Un mio caro amico mi dice sempre che oggi san Giovanni Bosco non potrebbe frequentare una scuola dei salesiani! I cattolici, che tanto parlano di povertà, dovrebbero sapere che i poveri, oggi, non possono frequentare le scuole cattoliche. L’unico che ha tentato di cambiare le cose è stato Roberto Formigoni, quando, in Lombardia, ha istituito il “buono scuola”, che permetteva alla famiglia di operare una reale scelta educativa per i propri figli. Si potrebbe pensare anche ad altri strumenti, ma la direzione dovrebbe essere quella. Siamo pronti ad una battaglia di questo tipo? O ci rassegniamo all’esistente, contro ciò che prevede l’articolo 30 della Costituzione?
4) Luisa Ribolzi fa riferimento, oltre che alle competenze disciplinari, a “quelle competenze variamente definite come socio-emotive e non cognitive, che sono essenziali per una crescita globale delle persone”. Tema interessante, che dovrebbe essere affrontato senza pregiudizi ideologici. Ma, a caldo, mi farei da subito qualche domanda. Si dovrebbe affrontare tale tema solo in presenza di una effettiva libertà educativa, che dia la possibilità ai genitori di scegliere quali fattori “socio-emotivi” possano essere comunicati ai propri figli. In presenza dell’attuale monopolio statale, la questione diventa molto delicata, soprattutto se si vogliono tenere i figli a scuola dai 3 ai 18 anni. Educazione di Stato per tutti? E la libertà? E tra le materie socio-emotive vi sarebbero anche quelle imposte (magari per legge, come stava per avvenire) dalla cultura gender?

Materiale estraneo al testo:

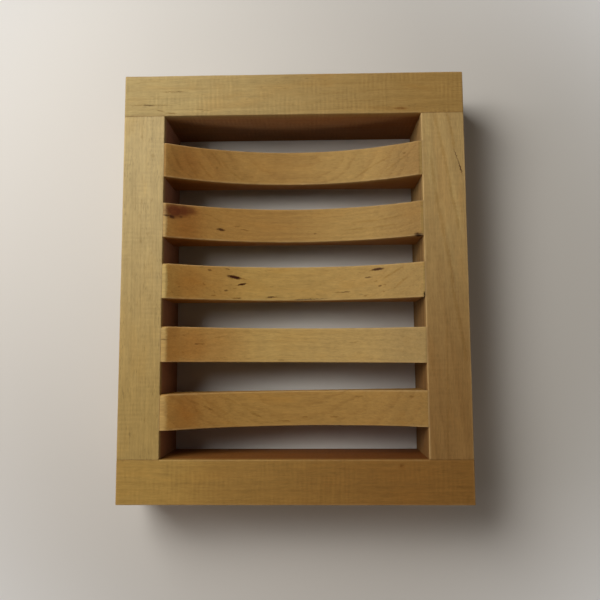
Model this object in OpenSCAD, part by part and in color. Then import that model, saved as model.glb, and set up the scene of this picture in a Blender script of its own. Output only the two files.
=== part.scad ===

Ho posto tutte queste domande nella speranza che almeno la cultura cattolica sappia trovare celermente un punto comune di giudizio da sottoporre a chi ci governa. I problemi della scuola non possono più attendere, visto che “la scuola italiana è un colabrodo che perde da tutte le parti”. Dovremmo fare lo sforzo di abbandonare la lamentela, in favore di proposte positive, anche se scomode a qualcuno.